> [Problem requirements]: Return, word for word, the lines from the line holding "if empty is" through the line holding "before = set(bpy.data.objects)". Include both end lines and no others.

> [Information shown]:
======
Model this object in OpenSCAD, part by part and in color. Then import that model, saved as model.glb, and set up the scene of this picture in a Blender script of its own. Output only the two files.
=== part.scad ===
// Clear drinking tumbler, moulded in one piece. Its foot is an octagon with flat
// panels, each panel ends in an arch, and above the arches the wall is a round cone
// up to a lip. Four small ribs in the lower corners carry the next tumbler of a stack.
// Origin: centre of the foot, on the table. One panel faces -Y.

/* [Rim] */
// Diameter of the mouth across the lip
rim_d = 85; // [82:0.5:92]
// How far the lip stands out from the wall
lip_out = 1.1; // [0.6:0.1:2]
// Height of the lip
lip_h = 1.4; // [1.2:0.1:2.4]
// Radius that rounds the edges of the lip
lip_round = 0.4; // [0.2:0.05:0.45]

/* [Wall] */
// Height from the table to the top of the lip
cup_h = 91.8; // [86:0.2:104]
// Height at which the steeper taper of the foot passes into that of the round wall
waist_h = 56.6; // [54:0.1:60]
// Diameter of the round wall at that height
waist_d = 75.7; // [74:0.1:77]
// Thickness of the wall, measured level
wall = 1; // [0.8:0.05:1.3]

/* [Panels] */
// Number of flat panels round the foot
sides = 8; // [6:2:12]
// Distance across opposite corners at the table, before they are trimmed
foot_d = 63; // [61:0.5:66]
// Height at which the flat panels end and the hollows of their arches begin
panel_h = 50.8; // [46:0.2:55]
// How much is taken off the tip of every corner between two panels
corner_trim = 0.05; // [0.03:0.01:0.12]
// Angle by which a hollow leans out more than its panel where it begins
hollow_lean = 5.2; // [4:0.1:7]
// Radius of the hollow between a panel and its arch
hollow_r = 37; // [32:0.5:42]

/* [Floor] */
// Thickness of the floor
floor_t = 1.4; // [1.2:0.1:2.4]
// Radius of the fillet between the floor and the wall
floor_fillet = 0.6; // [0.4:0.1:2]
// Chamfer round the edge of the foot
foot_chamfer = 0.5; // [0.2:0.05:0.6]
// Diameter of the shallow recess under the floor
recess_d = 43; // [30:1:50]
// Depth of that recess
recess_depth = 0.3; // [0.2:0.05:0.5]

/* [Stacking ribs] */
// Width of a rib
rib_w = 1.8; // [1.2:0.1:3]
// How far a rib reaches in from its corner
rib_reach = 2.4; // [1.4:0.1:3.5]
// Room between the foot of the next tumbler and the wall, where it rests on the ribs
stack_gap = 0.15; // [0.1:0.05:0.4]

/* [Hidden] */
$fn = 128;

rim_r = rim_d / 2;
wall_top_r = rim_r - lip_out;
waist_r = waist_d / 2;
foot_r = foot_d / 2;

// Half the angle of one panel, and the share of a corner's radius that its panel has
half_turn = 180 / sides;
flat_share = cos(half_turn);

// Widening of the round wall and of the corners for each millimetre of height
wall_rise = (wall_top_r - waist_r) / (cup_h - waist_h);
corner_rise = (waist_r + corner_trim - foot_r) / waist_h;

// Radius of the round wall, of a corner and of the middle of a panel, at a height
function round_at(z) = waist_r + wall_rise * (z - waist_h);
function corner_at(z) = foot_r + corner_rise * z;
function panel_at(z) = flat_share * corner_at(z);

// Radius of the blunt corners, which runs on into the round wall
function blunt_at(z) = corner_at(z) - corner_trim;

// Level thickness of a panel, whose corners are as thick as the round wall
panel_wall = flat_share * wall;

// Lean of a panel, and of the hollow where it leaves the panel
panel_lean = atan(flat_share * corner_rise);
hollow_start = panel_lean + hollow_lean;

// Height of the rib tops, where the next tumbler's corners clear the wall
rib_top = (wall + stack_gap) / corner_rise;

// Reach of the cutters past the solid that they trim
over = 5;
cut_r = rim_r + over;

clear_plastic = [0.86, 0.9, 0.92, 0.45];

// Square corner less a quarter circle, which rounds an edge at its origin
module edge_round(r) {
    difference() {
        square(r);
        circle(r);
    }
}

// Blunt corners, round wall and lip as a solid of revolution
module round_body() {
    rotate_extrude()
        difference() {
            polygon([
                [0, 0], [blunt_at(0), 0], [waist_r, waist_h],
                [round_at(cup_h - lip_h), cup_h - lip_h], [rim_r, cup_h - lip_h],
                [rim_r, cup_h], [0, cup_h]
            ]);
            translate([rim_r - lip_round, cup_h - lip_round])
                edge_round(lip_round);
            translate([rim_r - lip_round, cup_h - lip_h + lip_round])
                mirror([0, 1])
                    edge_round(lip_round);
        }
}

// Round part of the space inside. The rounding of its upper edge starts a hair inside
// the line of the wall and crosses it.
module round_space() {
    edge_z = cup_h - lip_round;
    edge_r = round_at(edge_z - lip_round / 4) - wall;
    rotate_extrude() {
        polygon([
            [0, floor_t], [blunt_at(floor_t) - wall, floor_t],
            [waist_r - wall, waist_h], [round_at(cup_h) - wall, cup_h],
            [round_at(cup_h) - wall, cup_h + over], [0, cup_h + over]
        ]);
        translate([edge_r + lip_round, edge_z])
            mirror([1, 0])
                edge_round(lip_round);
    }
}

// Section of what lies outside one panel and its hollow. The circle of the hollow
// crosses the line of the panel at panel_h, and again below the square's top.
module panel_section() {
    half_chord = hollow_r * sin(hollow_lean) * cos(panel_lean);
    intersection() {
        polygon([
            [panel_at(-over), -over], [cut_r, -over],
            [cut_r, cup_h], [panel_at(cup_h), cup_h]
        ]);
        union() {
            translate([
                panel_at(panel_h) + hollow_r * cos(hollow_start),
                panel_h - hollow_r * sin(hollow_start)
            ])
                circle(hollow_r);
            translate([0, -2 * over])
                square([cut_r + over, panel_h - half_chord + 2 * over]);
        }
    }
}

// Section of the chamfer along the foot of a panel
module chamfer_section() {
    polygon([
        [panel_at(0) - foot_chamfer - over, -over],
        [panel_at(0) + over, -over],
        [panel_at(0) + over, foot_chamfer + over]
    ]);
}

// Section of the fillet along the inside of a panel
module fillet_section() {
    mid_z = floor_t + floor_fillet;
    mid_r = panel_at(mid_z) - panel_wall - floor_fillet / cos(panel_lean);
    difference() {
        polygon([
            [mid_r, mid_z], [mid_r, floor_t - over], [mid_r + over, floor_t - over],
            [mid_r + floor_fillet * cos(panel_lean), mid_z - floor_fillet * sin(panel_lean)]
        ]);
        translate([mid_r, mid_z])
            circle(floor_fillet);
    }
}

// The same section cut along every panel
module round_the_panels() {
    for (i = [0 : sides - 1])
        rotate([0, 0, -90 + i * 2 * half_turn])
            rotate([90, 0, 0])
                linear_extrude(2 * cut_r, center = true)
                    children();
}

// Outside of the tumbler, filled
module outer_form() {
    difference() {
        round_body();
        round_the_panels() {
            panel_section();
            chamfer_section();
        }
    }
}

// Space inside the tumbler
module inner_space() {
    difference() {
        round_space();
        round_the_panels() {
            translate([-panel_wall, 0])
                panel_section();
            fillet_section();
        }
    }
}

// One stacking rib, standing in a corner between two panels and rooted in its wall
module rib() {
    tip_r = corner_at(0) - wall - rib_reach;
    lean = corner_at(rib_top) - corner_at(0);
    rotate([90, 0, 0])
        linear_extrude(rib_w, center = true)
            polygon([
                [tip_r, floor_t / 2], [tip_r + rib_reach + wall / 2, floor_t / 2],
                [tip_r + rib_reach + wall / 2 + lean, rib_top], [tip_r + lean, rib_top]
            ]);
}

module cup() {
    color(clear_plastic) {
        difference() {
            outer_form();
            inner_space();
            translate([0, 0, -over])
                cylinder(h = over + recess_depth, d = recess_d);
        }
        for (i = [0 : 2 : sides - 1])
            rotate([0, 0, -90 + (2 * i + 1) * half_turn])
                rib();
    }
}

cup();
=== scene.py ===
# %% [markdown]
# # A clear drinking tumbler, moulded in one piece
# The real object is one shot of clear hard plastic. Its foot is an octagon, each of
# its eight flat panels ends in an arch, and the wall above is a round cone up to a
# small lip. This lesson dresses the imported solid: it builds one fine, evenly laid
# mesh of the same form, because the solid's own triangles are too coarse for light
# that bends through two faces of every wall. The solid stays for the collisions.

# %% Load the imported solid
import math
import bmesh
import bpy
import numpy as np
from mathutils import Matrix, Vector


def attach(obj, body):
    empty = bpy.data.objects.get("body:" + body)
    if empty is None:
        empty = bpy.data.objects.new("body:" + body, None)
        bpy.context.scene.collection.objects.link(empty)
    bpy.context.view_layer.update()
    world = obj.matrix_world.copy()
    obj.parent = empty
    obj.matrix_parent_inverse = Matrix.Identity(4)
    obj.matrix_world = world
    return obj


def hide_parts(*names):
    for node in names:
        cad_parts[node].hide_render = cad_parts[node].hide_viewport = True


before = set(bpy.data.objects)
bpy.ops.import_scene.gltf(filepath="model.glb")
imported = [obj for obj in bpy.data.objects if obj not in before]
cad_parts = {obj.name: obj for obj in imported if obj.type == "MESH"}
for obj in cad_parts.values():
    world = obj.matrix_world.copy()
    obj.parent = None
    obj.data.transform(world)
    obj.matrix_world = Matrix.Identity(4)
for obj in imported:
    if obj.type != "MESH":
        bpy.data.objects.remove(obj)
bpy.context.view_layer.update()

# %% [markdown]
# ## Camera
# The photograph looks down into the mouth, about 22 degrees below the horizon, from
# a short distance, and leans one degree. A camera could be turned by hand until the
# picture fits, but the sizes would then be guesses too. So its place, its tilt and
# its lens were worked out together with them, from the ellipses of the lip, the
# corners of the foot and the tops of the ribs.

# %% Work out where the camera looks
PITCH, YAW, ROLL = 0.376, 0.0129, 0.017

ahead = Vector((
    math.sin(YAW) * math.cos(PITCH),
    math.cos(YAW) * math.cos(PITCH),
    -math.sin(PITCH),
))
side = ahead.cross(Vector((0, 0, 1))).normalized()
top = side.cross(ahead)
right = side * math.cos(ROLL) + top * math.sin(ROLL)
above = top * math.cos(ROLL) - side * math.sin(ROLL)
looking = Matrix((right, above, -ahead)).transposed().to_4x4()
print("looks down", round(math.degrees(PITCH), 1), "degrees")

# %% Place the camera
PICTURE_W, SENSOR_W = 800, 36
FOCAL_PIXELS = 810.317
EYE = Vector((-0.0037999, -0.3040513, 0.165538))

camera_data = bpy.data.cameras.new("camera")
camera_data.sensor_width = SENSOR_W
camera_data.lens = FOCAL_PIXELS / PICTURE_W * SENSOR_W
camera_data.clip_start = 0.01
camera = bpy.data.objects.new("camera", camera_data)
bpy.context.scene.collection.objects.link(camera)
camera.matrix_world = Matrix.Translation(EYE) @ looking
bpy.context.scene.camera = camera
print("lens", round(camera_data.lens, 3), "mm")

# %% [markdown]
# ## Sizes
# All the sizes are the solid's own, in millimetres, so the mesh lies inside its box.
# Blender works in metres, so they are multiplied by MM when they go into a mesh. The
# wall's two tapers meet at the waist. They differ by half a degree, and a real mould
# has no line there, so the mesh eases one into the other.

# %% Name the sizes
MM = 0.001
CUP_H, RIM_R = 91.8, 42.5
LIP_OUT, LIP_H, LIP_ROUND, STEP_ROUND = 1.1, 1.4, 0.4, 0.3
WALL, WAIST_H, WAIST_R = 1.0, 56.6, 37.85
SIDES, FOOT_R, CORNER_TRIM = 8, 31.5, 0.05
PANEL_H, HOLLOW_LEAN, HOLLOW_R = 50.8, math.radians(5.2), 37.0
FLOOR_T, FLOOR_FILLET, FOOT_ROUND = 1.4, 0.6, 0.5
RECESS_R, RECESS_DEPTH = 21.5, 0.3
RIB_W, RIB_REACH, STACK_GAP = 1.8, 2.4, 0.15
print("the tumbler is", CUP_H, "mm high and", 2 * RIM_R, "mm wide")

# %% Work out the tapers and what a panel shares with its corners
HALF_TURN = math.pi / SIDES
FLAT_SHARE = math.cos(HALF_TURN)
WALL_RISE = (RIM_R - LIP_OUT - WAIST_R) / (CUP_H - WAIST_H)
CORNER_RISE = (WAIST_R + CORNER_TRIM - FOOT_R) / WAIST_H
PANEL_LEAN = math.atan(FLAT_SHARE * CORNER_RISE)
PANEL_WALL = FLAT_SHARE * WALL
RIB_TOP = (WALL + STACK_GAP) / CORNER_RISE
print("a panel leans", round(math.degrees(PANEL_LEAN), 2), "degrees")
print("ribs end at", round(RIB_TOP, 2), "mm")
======
> [Output of the task]:
    if empty is None:
        empty = bpy.data.objects.new("body:" + body, None)
        bpy.context.scene.collection.objects.link(empty)
    bpy.context.view_layer.update()
    world = obj.matrix_world.copy()
    obj.parent = empty
    obj.matrix_parent_inverse = Matrix.Identity(4)
    obj.matrix_world = world
    return obj


def hide_parts(*names):
    for node in names:
        cad_parts[node].hide_render = cad_parts[node].hide_viewport = True


before = set(bpy.data.objects)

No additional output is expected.